The story is a straightforward one, and is filled with references to the importance of truth and respect for parents. This was the 1950s, after all. But, beyond all of the admirable values and lesson learned by Hap Adams, is a kind of blueprint of how to be a sportscar enthusiast of the first order. When the book first came out, this was important. Sportscars were still relatively new to American highways and it is clear that Stanford wanted to convert as many young people to the cause as he possibly could. He explained why these cars are the way they are: “The little car rode hard: there didn’t seem to be any springs under it at all. It bounced and jarred and danced over the road; but it was instantly responsive to the slightest touch on the steering wheel–and Hap could see that it wouldn’t be, if it were floating along on mushily comfortable springs, there would be too much sway, too much give in the spring to compensate for. Comfort in this case, was well-sacrificed to precision; the car felt sensitive and spirited, but you felt you could really depend on it.”
To explain the intricacies of sportscar driving and racing, Stanford invented the character of Phillippe “Frenchy” Lascelle, a French nobleman and racer who had moved to the United States under mysterious circumstances and opened a garage in Hap Adam’s hometown. Frenchy helps Hap repair and rebuild the wrecked MG and then teaches him how to drive a sportscar. “He tapped the big dial of the tachometer with a finger, and the gesture seemed to remind him that Hap was beside him. He turned, his eyes were alive again; he said with emphasis, tapping the dial of the tachometer: ‘It is with this instrument one drives this car, Happy, not with the speedometer, there. When you have a little engine, a good engine but an engine that is not big, you must learn where is her best power, and you must drive her there, eh? An engine has a power curve, Happy: when she goes slow she must fight to turn herself over before she can do anything else, before she can work for a car. When she goes a little faster her momentum helps her to turn herself over; then more of her power can work for you. But when she goes too fast, she is not efficient anymore, the curve comes down again. And there is a point she will break, if she goes too fast. You must learn to know your engine, Happy. You must find the peak of her power curve, the speed where she is happiest working for you, where she delivers the most power. And there you must drive her, always. To change speeds you have gears; you do not put such a car as this one in the wrong gear and simply use the engine to make her go faster or slower. She does not have the extra power; she has only what she needs. But she has all she needs!’”

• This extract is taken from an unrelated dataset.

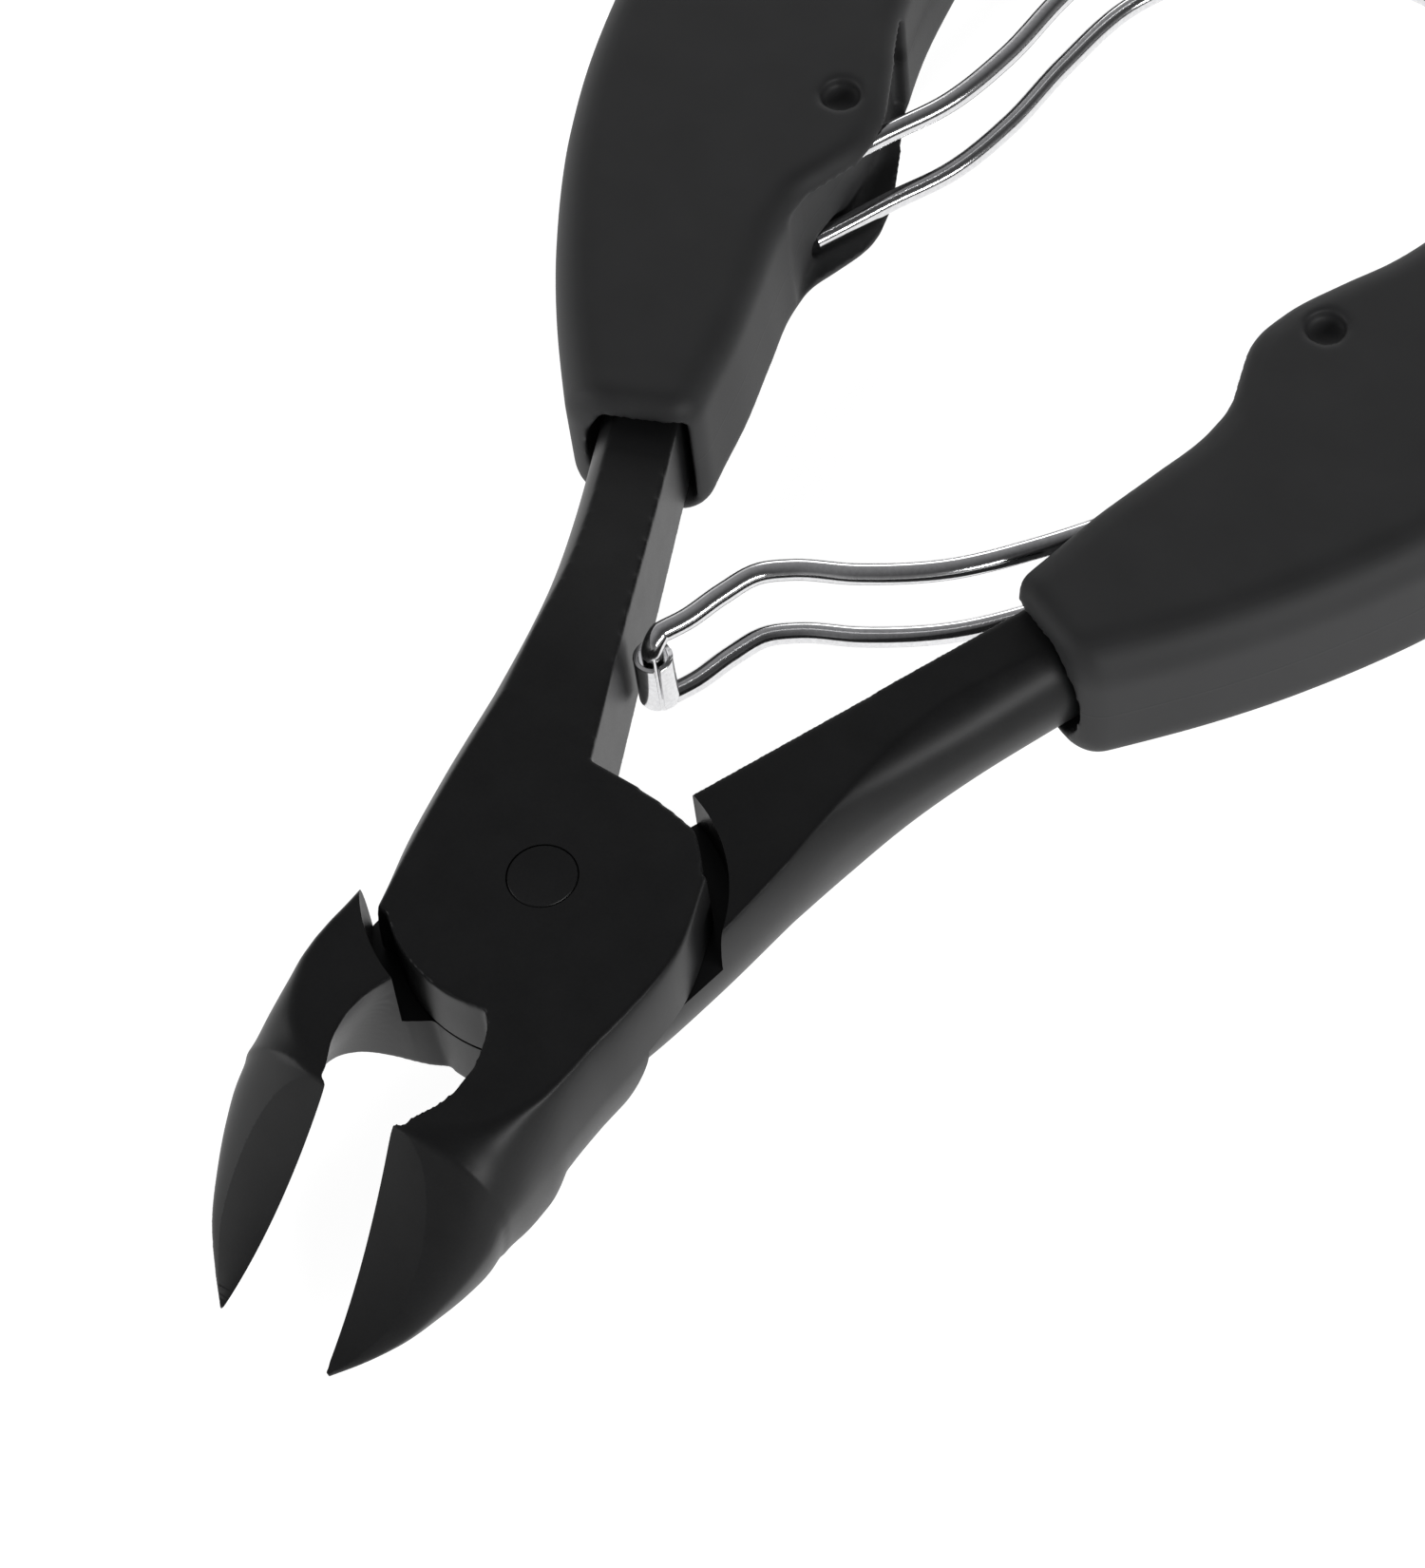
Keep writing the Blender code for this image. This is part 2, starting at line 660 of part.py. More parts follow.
def grip_body(name, mirror, finish, parent):
    places, inners, outers = np.array(GRIP_SIDES).T
    places = np.array([grip_reach(place) for place in places])
    first, last = -NOSE_REACH, GRIP_LENGTH - NOSE_REACH
    stations = [(first + run, inset) for run, inset in rounded_end(NOSE_ROUNDING)]
    begin, finish_at = first + NOSE_ROUNDING, last - END_ROUNDING
    stations += [(at, 0.0) for at in np.linspace(begin, finish_at, 36)[1:-1]]
    stations += [(last - run, inset) for run, inset in reversed(rounded_end(END_ROUNDING))]
    sections = []
    for reach, inset in stations:
        inner = smooth_at(places, inners, reach) * MM
        outer = smooth_at(places, outers, reach) * MM
        sections.append(grip_section(reach, inner, outer, inset, mirror))
    return add_part(name, loft(name, sections), finish, parent)


def pocket_cutters(name, mirror, level, parent):
    """The space that the shank and its tang take in the grip, and the recess round the mouth."""
    end = SHANK_END + GRIP_FIT / (mouth_y() - SHANK_START[1])
    pocket = shank_sections(mirror, level, 0.6, GRIP_FIT, end) + tang_sections(mirror, level, GRIP_FIT)
    recess = shank_sections(mirror, level, 0.6, MOUTH_RECESS, 1.06)
    return [
        add_cutter(f"{name}_pocket", loft(f"{name}_pocket", pocket), parent),
        add_cutter(f"{name}_recess", loft(f"{name}_recess", recess), parent),
    ]


def channel_half():
    return STRAND_SPACING / 2 + WIRE_RADIUS + CHANNEL_GAP


def right_channel():
    """Follows the wire up the right grip, with room for the arm's swing below its bearing."""
    bearing, turn = Vector(ARM_ROUTE[-1]), Matrix.Rotation(ARM_SWING, 2)
    floor = [tuple(bearing + turn @ (Vector(at) - bearing)) for at in ARM_ROUTE[4:]]
    depth = WIRE_RADIUS + CHANNEL_GAP
    outline = [(x * MM + depth, y * MM) for x, y in smooth_route([*floor, *BOW_ROUTE[1:7]], 4.0)]
    outline += [(0.0, outline[-1][1]), (0.0, outline[0][1])]
    return slab("right_channel", outline, channel_half())


# The left grip's shallow channel, as (X, Y) in millimetres from the middle of the mouth.
LEFT_CHANNEL = ((-5.6, 6.0), (-2.4, 11.0), (-0.4, 16.0), (0.3, 21.0), (0.6, 26.0), (1.8, 32.0), (4.2, 38.6))


def left_channel():
    x0, y0 = mouth_centre()
    floor = [(-(x0 + x * MM), y0 + y * MM) for x, y in LEFT_CHANNEL]
    outline = smooth_route(floor, 3.0 * MM)
    outline += [(0.0, outline[-1][1] + 4.0 * MM), (0.0, outline[0][1])]
    return slab("left_channel", outline, channel_half())


def hook_holes(parent):
    """The holes in the left grip that take the bow's two hooked ends."""
    holes = []
    for name, side in (("front", 1), ("back", -1)):
        end = bow_wire(side)
        direction = Vector(end[-1]) - Vector(end[-2])
        route = [Vector(end[-3]), Vector(end[-2]), Vector(end[-1]) + direction.normalized() * 2 * WIRE_GAP]
        mesh = wire(f"hook_hole_{name}", [tuple(point) for point in route], WIRE_RADIUS + WIRE_GAP)
        holes.append(add_cutter(f"hook_hole_{name}", mesh, parent))
    return holes


def locating_hole(name, mirror, parent):
    """Left in the grip's front by the pin that held the tang in the mould."""
    x0, y0 = mouth_centre()
    top = GRIP_THICKNESS / 2
    centre = (mirror * (x0 + 2.0 * MM), y0 + 29.2 * MM)
    mesh = cylinder(
        name, LOCATING_HOLE_RADIUS, top - LOCATING_HOLE_DEPTH, top + CUT_CLEARANCE, centre, sides=24
    )
    return add_cutter(name, mesh, parent)


# ---------------------------------------------------------------- assembly


def build():
    clear_scene()
    collection(PARTS)
    collection(CUTTERS)
    black = material("satin_black_steel", (0.012, 0.012, 0.013), 0.34, 0.85)
    bright = material("polished_wire", (0.72, 0.72, 0.73), 0.16, 1.0)
    rubber = material("grip_rubber", (0.020, 0.020, 0.021), 0.62, 0.0)

    joint = bpy.data.objects.new("joint_middle", None)
    joint.location.z = HEAD_THICKNESS / 2
    bpy.context.scene.collection.objects.link(joint)

    facet = facet_cutter()
    facet.parent = joint
    lever("left_lever", -1, -1, black, joint, facet)
    lever("right_lever", 1, 1, black, joint, facet)
    add_part("pivot_rivet", turned("pivot_rivet", rivet_profile(0.0)), black, joint)

    for name, mirror, level, channel in (
        ("left_grip", -1, -1, left_channel()),
        ("right_grip", 1, 1, right_channel()),
    ):
        grip = grip_body(name, mirror, rubber, joint)
        boolean(grip, "DIFFERENCE", *pocket_cutters(name, mirror, level, joint))
        boolean(grip, "DIFFERENCE", add_cutter(f"{name}_channel", channel, joint))
        boolean(grip, "DIFFERENCE", locating_hole(f"{name}_hole", mirror, joint))
    boolean(bpy.data.objects["left_grip"], "DIFFERENCE", *hook_holes(joint))

    axle = bpy.data.objects.new("roller_axis", None)
    axle.location = (*roller_centre(), 0.0)
    axle.parent = joint
    bpy.context.scene.collection.objects.link(axle)
    add_part("spring_roller", roller_sleeve(), bright, axle)
    add_part("spring_arm", wire("spring_arm", arm_wire(), WIRE_RADIUS), bright, joint)
    for name, side in (("spring_bow_front", 1), ("spring_bow_back", -1)):
        add_part(name, wire(name, bow_wire(side), WIRE_RADIUS), bright, joint)


build()
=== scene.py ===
import math

import bmesh
import bpy
import numpy as np
from mathutils import Matrix, Quaternion, Vector


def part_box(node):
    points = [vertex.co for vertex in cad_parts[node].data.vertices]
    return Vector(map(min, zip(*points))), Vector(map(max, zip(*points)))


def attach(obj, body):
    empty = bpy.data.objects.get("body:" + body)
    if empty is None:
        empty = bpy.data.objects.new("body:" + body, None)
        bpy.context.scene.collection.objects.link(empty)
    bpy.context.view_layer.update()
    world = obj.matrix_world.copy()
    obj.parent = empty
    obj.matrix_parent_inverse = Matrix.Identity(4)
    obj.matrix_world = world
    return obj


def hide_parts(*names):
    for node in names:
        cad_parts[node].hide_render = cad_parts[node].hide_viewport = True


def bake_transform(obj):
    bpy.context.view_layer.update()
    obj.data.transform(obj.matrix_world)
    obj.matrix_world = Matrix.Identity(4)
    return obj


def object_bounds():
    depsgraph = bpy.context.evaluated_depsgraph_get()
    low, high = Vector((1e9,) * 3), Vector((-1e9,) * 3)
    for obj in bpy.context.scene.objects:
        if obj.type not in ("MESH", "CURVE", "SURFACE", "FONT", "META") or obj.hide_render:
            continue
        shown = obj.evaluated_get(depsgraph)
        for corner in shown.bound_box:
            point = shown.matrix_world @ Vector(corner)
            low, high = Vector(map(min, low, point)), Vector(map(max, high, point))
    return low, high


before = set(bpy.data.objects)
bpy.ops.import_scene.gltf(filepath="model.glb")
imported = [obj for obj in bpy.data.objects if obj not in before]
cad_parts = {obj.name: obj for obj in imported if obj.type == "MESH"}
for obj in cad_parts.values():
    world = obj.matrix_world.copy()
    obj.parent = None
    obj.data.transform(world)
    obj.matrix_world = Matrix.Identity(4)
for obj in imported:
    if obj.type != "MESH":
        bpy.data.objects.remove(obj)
cad_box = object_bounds()

# ---------------------------------------------------------------- studio
# The camera looks down from beyond the jaws and from the right. Soft lights stand on the right,
# beyond the handles and left of the jaws. The room is bright low on the left, and dim overhead
# and on the right, so that the flat tops stay dark.

MM = 0.001
CAMERA_TARGET = Vector((2.95, 15.21, 6.3)) * MM
CAMERA_DISTANCE = 334.28 * MM
CAMERA_AZIMUTH = math.radians(42.38)
CAMERA_ELEVATION = math.radians(57.49)
CAMERA_ROLL = math.radians(8.77)
LENS = 109.09
TABLE_DROP = 1.0 * MM
TABLE_HALF = 6.0
TABLE_BASE = (0.30, 0.30, 0.30, 1.0)
TABLE_GLOW = 0.95
ROOM_HORIZON = (1.0, 1.0, 1.0, 1.0)
ROOM_ZENITH = (0.26, 0.26, 0.265, 1.0)
ROOM_LEFT = (1.0, 1.0, 1.0, 1.0)
ROOM_RIGHT = (0.22, 0.22, 0.22, 1.0)
ROOM_STRENGTH = 1.0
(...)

To a twelve-year old, these words were like some sort of secret magical code. To learn them promised entrance into a secret society. One filled with exotic racy cars and seductive women. Yes, Stanford also had several women’s roles in his novel, somewhat stereotypical, as this was the fifties, but at least women weren’t excluded from this view of sports car heaven.
The mid-fifties were a time of controversy in American sportscar racing as the concept of amateur versus professional drivers was at the forefront. Stanford doesn’t shy away from the subject and creates a road race in the streets of Hap’s hometown to strongly favor the idea of gentleman amateur drivers. “‘There isn’t any rule against that, no,’ Les Bailey answered, and now there was cold dislike in his voice, ‘although we’d’ve made one if we’d known your friend was a hotshoe professional driver. This isn’t that kind of a race, Mister. This is a quiet little get-together for amateurs; for novices, mostly. It isn’t a Grand Prix, and it isn’t for blood, and it isn’t for the record. There aren’t even any trophies, to amount to anything; this one is for fun. And I don’t think John Arata drives for fun! How’d you do at Le Mans last year? How about the Carrera Pan Americana, the Mexican Road Race?’ ‘Not bad both times,’ Arata said, sneering. ‘And you forget, kid. I can drive professional out of the country, if you’re going to bring that up, and it doesn’t affect my amateur standing in the USA.’”
This is pretty heady stuff for a kid’s book about sportscars and it was hard to read it without feeling like you were being drawn into a battle of amateurs against professionals that had already been fought and lost by the time I read The Red Car at the end of the sixties.
I found my copy of The Red Car over the internet. It was in a used bookshop in California and the price was $3.00. Reading it now, as an adult, I expected to find it childish and simplistic. I have been lucky enough to drive a wide range of different automobiles and even to race a fifties MG. But, just as I was 30 years ago, I was drawn into a world of sportscars and gentlemanly driving that only exist today in the memories of those who took part in these earliest days of the sportscar movement. Maybe it’s not a definitive history, nor great literature. But this slim book captures the spirit of the time, a spirit that many are trying to recapture at vintage race meetings around the country. This book should be required reading for everyone who likes old sportscars, no matter what their age.
Don Stanford dedicated The Red Car to his son. The inscription sums up the entire early sportscar era as well as anything written in the period: “To Donald K. Stanford, Jr. and to other boys of all ages who admire fine cars and good sportsmanship.”